Stephens analyst Matt Marietta urged clients to "avoid sharp recovery hype" surrounding US production because the oil market has a long way to go in rebalancing supply and demand. Even with a 1 million b/d supply cut, it will take 1.5 years for OECD inventory levels to stabilize, he said.
"Even though the price action is positive, the physical market just can't absorb much production growth as it exists today until you begin drawing down the inventories," he said.
That said, Marietta does see US shale production on the road to stabilizing if oil stays around $50/b. He said the Permian would continue to offset declines elsewhere, and Eagle Ford and Bakken declines would start moderating.
He said shale output could increase 250,000-500,000 b/d over 2017 if the price holds at current levels.
Garrett Golding, vice president of The Rapidan Group, expects US onshore production to remain flat in 2017 if oil prices stay around $50/b.
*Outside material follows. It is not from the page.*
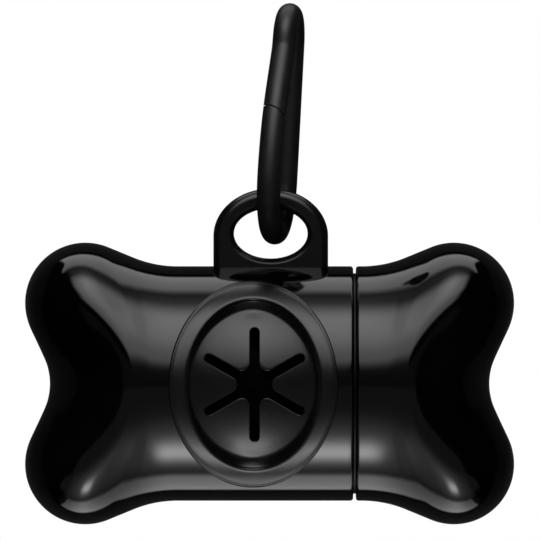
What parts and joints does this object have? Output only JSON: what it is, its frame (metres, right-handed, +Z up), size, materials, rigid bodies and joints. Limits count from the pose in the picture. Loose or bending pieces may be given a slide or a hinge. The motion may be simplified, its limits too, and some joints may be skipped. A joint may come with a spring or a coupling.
{
  "type": "waste bag dispenser",
  "caption": "Bone-shaped dispenser for a roll of dog waste bags, with a screw-off end, a star-slotted outlet and a sprung clip through its lug.",
  "frame": {"origin": "middle of the bone, on the axis of its neck, which is also the middle of the roll chamber", "axes": "+X along the bone towards the screw-off end, -Y the front with the bag outlet, +Z up towards the lug and the clip"},
  "size_m": [0.085, 0.0413, 0.0907],
  "materials": {
    "shell": "high gloss, smooth moulded",
    "rings": "satin, as moulded",
    "insert": "satin, fine even grain",
    "clip": "satin, faintly speckled",
    "film": "thin film, wound tight",
    "cardboard": "spiral-wound paperboard, matt"
  },
  "bodies": {
    "clip": {"clip_frame": "clip"},
    "gate": {"clip_gate": "clip"},
    "dispenser": {"main_shell": "shell", "thread_collar": "rings", "outlet_insert": "insert"},
    "cap_thread": {"cap_ring": "rings"},
    "cap": {"end_cap": "shell"},
    "roll": {"bag_roll": "film", "roll_core": "cardboard"}
  },
  "joints": [
    {"name": "gate_flex", "type": "hinge", "parent": "clip", "child": "gate", "pos_m": [0.00022, -0.00961, 0.03544], "axis": [-0.9863, 0.1564, 0.0517], "range_deg": [0, 28], "stiffness_Nm_per_rad": 0.06},
    {"name": "dispenser_swing", "type": "hinge", "parent": "clip", "child": "dispenser", "pos_m": [0.0002, 0, 0.02604], "axis": [0, 1, 0], "range_deg": [-75, 75]},
    {"name": "cap_travel", "type": "slide", "parent": "dispenser", "child": "cap_thread", "axis": [1, 0, 0], "range_m": [0, 0.0255]},
    {"name": "cap_twist", "type": "hinge", "parent": "cap_thread", "child": "cap", "pos_m": [0.0153, 0, 0], "axis": [1, 0, 0], "range_deg": [0, 1530]},
    {"name": "roll_turn", "type": "hinge", "parent": "dispenser", "child": "roll", "pos_m": [-0.0009, 0, -0.00086], "axis": [1, 0, 0], "continuous": true}
  ],
  "couplings": [
    {"joint": "cap_travel", "follows": "cap_twist", "m_per_rad": 0.00095493}
  ]
}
Permian output could increase even if prices take another downturn, but Bakken and Eagle Ford producers need $60/b to turn positive next year, he said.
"We do not see much further acceleration in Permian growth in 2017 if prices remain relatively elevated," Golding said. "More capital could flow to the Eagle Ford, Bakken, and SCOOP/STACK in that scenario."
Wood Mackenzie said prices would have to stay above $55/b for several months to increase US tight oil activity.
"This would spread drilling increases across the main Lower-48 plays, meaning tight oil becomes more than just a Permian story," Ann-Louise Hittle, vice president for research, said in a note to clients.
That could boost onshore production 200,000-300,000 b/d above WoodMac's forecast of a 650,000 b/d increase by the end of 2018.
BP's announcement Thursday that it was going forward with its long-delayed $9 billion Mad Dog Phase 2 project in the Gulf of Mexico seemed to put US offshore development back on the table (See story, 1605 GMT), although analysts saw no connection between the decision and the OPEC cuts.
Stephens' Marietta said the OPEC deal's potential to accelerate a rebalancing of supply and demand could bring offshore plans forward by a year, from previous expectations of a 2019-20 restart to activity.
"A real simplistic way that I've thought about this OPEC cut is: annual demand is expected to increase about 1.2 million-1.5 million b/d," he said. "So having OPEC take effectively a year of demand growth worth of supply off the market, it almost brings everything forward by a year and that would include the potential for the offshore to show a recovery."
IPAA's Lawrence said OPEC will be watching whether US producers adjust capex and rig activity early next year before deciding whether to continue the cuts at their May meeting.
OPEC agreed in Vienna Wednesday to cut 1.2 million b/d from January to 32.5 million b/d, along with a target of obtaining 600,000 b/d in cuts from non-OPEC producers.